Exercise requirements => Using the records below, quote only the span that opens with the line containing "Recreate this object" and closes with the line containing "fire and blower.", exactly and inclusively.

Records for this task =>
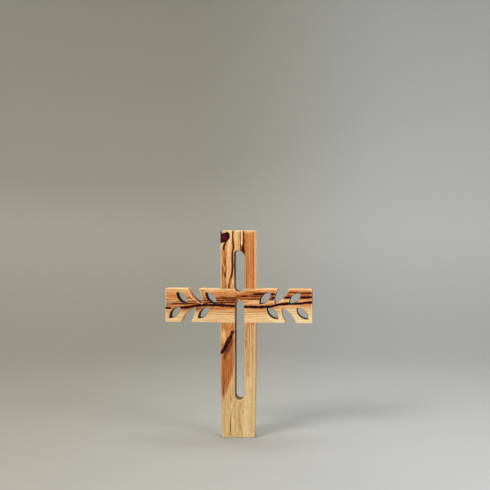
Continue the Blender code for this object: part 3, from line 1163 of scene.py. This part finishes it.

--

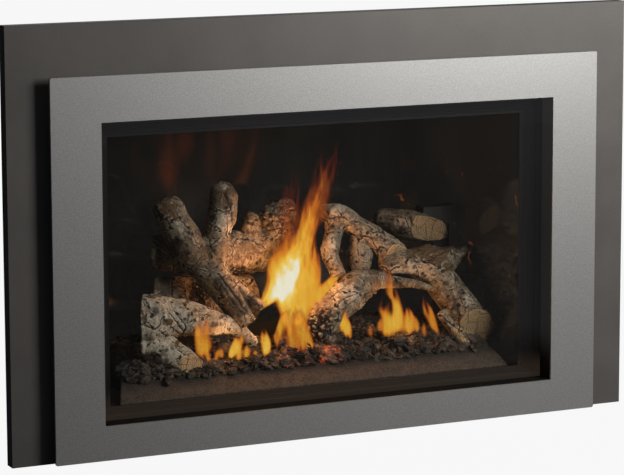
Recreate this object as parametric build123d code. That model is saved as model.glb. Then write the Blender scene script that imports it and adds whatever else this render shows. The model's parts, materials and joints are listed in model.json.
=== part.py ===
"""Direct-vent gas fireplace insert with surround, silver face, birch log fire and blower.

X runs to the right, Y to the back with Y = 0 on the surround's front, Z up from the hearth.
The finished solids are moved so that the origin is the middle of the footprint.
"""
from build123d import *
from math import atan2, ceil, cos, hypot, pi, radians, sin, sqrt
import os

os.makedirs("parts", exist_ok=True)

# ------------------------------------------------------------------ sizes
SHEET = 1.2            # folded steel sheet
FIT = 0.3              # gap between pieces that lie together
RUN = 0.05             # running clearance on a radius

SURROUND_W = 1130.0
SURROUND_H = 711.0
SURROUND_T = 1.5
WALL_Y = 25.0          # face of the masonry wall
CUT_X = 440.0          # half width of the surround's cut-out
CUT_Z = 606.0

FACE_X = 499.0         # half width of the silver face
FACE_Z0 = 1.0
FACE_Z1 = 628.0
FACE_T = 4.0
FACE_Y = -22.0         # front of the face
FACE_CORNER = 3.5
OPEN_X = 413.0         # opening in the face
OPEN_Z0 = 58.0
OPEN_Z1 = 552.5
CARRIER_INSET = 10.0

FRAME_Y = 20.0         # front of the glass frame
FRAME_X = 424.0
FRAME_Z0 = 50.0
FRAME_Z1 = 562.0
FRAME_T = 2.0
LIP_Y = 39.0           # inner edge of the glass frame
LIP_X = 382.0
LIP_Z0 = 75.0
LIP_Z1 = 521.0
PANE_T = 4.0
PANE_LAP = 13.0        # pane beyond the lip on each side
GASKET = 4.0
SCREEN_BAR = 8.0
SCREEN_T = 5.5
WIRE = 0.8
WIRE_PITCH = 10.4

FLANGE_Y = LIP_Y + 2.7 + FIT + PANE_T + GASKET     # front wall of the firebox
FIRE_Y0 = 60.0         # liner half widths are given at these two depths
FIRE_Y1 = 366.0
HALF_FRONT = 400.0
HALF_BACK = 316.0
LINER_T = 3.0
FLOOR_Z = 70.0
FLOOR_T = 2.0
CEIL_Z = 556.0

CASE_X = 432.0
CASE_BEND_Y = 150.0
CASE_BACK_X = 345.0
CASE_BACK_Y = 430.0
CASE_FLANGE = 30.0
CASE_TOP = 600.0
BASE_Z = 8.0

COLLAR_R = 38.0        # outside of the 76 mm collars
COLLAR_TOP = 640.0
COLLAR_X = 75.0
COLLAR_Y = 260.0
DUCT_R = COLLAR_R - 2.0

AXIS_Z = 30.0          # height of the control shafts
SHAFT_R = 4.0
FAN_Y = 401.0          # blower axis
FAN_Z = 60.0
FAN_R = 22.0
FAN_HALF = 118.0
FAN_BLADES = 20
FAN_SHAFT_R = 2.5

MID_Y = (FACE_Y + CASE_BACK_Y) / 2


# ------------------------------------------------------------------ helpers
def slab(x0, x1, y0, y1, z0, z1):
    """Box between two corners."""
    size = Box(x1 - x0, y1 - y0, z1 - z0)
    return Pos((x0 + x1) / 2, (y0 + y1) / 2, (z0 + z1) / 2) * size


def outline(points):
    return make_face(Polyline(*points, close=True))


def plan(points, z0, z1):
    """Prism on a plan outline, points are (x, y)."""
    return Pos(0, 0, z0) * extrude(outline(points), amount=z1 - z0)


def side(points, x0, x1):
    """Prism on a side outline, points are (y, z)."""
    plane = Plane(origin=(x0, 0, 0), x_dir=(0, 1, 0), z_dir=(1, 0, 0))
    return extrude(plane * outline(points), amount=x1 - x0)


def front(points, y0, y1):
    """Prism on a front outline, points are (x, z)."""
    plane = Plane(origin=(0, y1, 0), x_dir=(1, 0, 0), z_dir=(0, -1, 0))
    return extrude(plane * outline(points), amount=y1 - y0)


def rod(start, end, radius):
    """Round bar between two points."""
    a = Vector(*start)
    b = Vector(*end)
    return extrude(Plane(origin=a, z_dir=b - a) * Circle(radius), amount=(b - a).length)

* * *

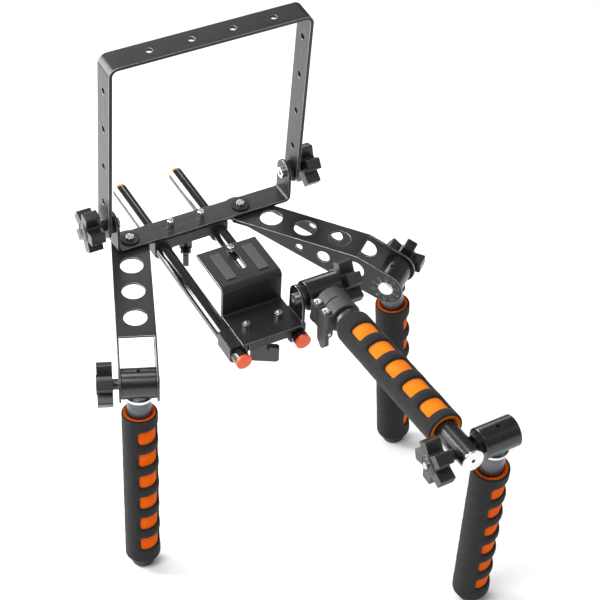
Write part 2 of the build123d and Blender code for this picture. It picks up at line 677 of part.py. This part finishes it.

Output =>
Recreate this object as parametric build123d code. That model is saved as model.glb. Then write the Blender scene script that imports it and adds whatever else this render shows. The model's parts, materials and joints are listed in model.json.
=== part.py ===
"""Direct-vent gas fireplace insert with surround, silver face, birch log fire and blower.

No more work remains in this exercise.